Deep In Cars

Weight Transfer Under Acceleration — The Physics Nobody Talks About

Weight Transfer Under Acceleration — The Physics Nobody Talks About

When people talk about fast cars, they obsess over horsepower, torque figures, and 0–100 km/h times. What almost nobody explains properly is weight transfer — a fundamental physical phenomenon that often decides whether a car launches hard or spins its tires uselessly.

Weight transfer is not marketing. It is not tuning folklore. It is pure Newtonian physics, and it applies to every vehicle that accelerates, from economy hatchbacks to hypercars.

What Is Weight Transfer?

Weight transfer is the redistribution of vertical load on a vehicle’s tires caused by acceleration or deceleration.

When a car accelerates:

  • The rear tires gain vertical load

  • The front tires lose vertical load

This happens because the car’s center of mass is above the ground. When acceleration force is applied at the tire contact patch, a rotational moment is created around the center of mass, pushing the rear downward and lifting the front.

Important correction:
👉 Mass does NOT move backward.
👉 Load transfers — not mass.

This distinction matters, and most people get it wrong.

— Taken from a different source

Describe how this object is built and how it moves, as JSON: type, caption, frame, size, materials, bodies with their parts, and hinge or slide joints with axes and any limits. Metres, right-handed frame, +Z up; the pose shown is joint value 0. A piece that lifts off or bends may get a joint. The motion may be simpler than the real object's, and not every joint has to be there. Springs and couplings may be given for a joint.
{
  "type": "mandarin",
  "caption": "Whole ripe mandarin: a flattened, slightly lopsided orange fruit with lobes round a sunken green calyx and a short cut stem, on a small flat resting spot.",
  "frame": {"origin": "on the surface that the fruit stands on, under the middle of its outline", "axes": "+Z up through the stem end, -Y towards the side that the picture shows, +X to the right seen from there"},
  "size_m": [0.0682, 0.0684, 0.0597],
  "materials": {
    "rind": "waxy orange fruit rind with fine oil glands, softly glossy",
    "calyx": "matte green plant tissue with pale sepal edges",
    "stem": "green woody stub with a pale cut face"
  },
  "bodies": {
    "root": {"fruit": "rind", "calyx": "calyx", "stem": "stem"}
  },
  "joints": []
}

The Physics Behind It (Simple but Precise)

The amount of longitudinal weight transfer is governed by this relationship:

Weight Transfer ∝ (Acceleration × Center of Mass Height) ÷ Wheelbase

That means:

  • Higher acceleration = more weight transfer

  • Higher center of mass = more weight transfer

  • Shorter wheelbase = more aggressive weight transfer

Nothing here mentions horsepower directly — because horsepower does not cause grip.

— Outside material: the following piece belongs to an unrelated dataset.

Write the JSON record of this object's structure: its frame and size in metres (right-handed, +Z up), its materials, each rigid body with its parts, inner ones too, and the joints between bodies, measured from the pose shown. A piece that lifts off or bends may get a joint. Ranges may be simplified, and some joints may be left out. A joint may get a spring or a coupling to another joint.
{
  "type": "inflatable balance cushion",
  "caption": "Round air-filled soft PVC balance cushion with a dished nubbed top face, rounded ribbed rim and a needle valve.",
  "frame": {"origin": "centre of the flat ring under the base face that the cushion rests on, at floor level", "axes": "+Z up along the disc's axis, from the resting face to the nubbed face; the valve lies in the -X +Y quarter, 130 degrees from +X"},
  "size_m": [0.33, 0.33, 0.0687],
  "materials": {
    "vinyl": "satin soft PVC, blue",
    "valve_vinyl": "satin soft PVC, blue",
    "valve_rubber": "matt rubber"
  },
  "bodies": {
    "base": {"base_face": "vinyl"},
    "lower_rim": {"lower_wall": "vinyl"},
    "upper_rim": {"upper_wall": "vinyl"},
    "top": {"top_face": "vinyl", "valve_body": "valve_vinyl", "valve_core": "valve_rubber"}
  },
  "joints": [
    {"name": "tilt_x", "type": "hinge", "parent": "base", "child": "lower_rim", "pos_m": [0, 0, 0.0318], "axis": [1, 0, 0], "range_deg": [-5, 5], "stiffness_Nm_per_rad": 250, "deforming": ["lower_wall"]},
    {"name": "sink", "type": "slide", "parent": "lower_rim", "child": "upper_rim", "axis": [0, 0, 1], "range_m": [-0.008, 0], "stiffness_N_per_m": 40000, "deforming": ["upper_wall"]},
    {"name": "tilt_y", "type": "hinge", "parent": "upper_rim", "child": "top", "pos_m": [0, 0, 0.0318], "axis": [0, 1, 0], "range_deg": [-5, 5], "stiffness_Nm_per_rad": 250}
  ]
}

Why Weight Transfer Controls Acceleration

Tires generate grip based on normal force (vertical load). When the rear tires receive more load during acceleration, they can generate more longitudinal force up to a limit.

This is why:

  • Rear-wheel-drive cars benefit from acceleration

  • Front-wheel-drive cars struggle off the line

  • AWD systems exist to exploit load distribution

If the driven wheels do not have enough vertical load, they will spin — no matter how much power the engine produces.


Why FWD Cars Struggle From a Standstill

During hard acceleration:

  • Weight transfers away from the front

  • Front tires lose grip

  • Wheelspin occurs easily

This is why powerful FWD cars:

  • Require electronic torque limiting

  • Suffer from torque steer

  • Feel strong in rolling acceleration but weak from a stop

This is not a drivetrain “weakness” — it’s physics working against them.


Why RWD Works So Well for Performance Cars

Rear-wheel-drive benefits directly from weight transfer:

  • Rear tires get heavier under acceleration

  • Grip increases naturally

  • Power can be applied more progressively

This is why:

  • Drag cars are RWD

  • Supercars remain RWD

  • Track cars prefer RWD for throttle control

RWD doesn’t magically create grip — weight transfer feeds it grip.


AWD: Not Magic, Just Load Management

AWD does not remove physics. It redistributes torque to compensate for load imbalance.

AWD works best when:

  • Front tires lose some grip

  • Rear tires gain grip

  • Torque is actively shifted rearward

This is why modern performance AWD systems are rear-biased, not 50/50.

AWD improves consistency, not physics.


Why Center of Gravity Height Matters

SUVs and tall cars experience more weight transfer because their center of mass is higher.

This causes:

  • More rear squat

  • More front lift

  • Less steering precision under acceleration

This is why performance cars:

  • Sit low

  • Use stiff suspension

  • Minimize body movement

Lower center of gravity = controlled weight transfer, not elimination.


Suspension’s Role in Weight Transfer

Key truth:
👉 Suspension does NOT change how much weight transfers
👉 It changes how FAST it transfers

Soft suspension:

  • Slower weight transfer

  • More body movement

  • Better traction on uneven surfaces

Stiff suspension:

  • Faster transfer

  • Sharper response

  • Better control on smooth roads

This is why drag cars use soft rear suspension, while track cars go stiff.


Why Horsepower Alone Is Useless Without Weight Transfer

You can add:

  • Bigger turbos

  • More boost

  • Higher RPM

But if the driven tires cannot accept load, you gain nothing.

This is why:

  • 300 hp cars beat 500 hp cars off the line

  • Tires matter more than engines

  • Chassis setup beats dyno numbers

Power is only useful after grip is available.


Real-World Example

Two cars:

  • Car A: 400 hp, FWD

  • Car B: 300 hp, RWD

From a stop:

  • Car A spins

  • Car B launches cleanly

From a roll:

  • Car A suddenly feels fast

Nothing changed except weight transfer behavior.


Final Truth (No Mercy)

If someone talks about acceleration without mentioning weight transfer:

  • They don’t understand vehicle dynamics

  • They’re repeating surface-level car content

  • Their conclusions are incomplete

Weight transfer is not optional knowledge.
It is the foundation of acceleration physics.

Ignore it, and you’ll keep believing horsepower myths.